Even Bitcoin mining is becoming more infrastructure-like. Industry commentary from Bitcoin 2026 noted a split in miner strategy: some operators are focusing on pure mining efficiency, while others are pivoting toward high-performance computing and data-center infrastructure. That shows mining is no longer just about block rewards; it is increasingly tied to energy strategy, compute economics, and broader digital infrastructure.

This matters for the health of the network because it changes the business model behind Bitcoin security. The more miners behave like infrastructure operators, the more stable and professional the ecosystem can become. It also suggests that Bitcoin’s physical backbone is evolving in parallel with its financial layer.

What this means for investors

For investors, the biggest lesson of 2026 is that Bitcoin should no longer be viewed only through the lens of short-term price action. The real value proposition is expanding through ETFs, custody, Layer 2 scaling, Lightning payments, and institutional integration. Those are the forces that determine whether Bitcoin remains a speculative asset or becomes a durable part of the financial system.
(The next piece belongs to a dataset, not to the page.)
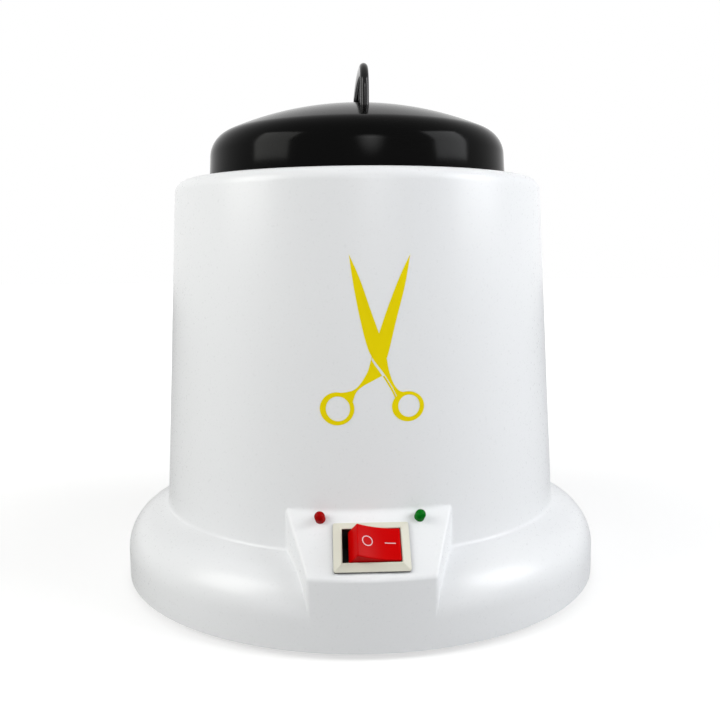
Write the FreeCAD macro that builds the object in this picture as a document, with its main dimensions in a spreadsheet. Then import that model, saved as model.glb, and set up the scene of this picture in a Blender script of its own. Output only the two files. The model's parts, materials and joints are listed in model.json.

That does not remove volatility. Bitcoin is still a macro-sensitive asset, and analyst forecasts for 2026 remain wide-ranging, which shows how divided the market still is on price direction. But the underlying infrastructure story is becoming much less ambiguous. More capital has easier access, more merchants can accept payments, more institutions can custody Bitcoin safely, and more builders are extending the network’s functionality.

The real 2026 story

The clearest way to understand Bitcoin in 2026 is this: price is still the headline, but infrastructure is the story. ETFs are pulling Bitcoin into traditional portfolios, custody platforms are making it usable for institutions, Lightning is improving payments, and Layer 2s are broadening the network’s capabilities.

That combination is what turns Bitcoin from an asset people watch into a system people build on. In other words, Bitcoin is becoming less of a chart and more of a financial network. And in 2026, that difference is the whole point.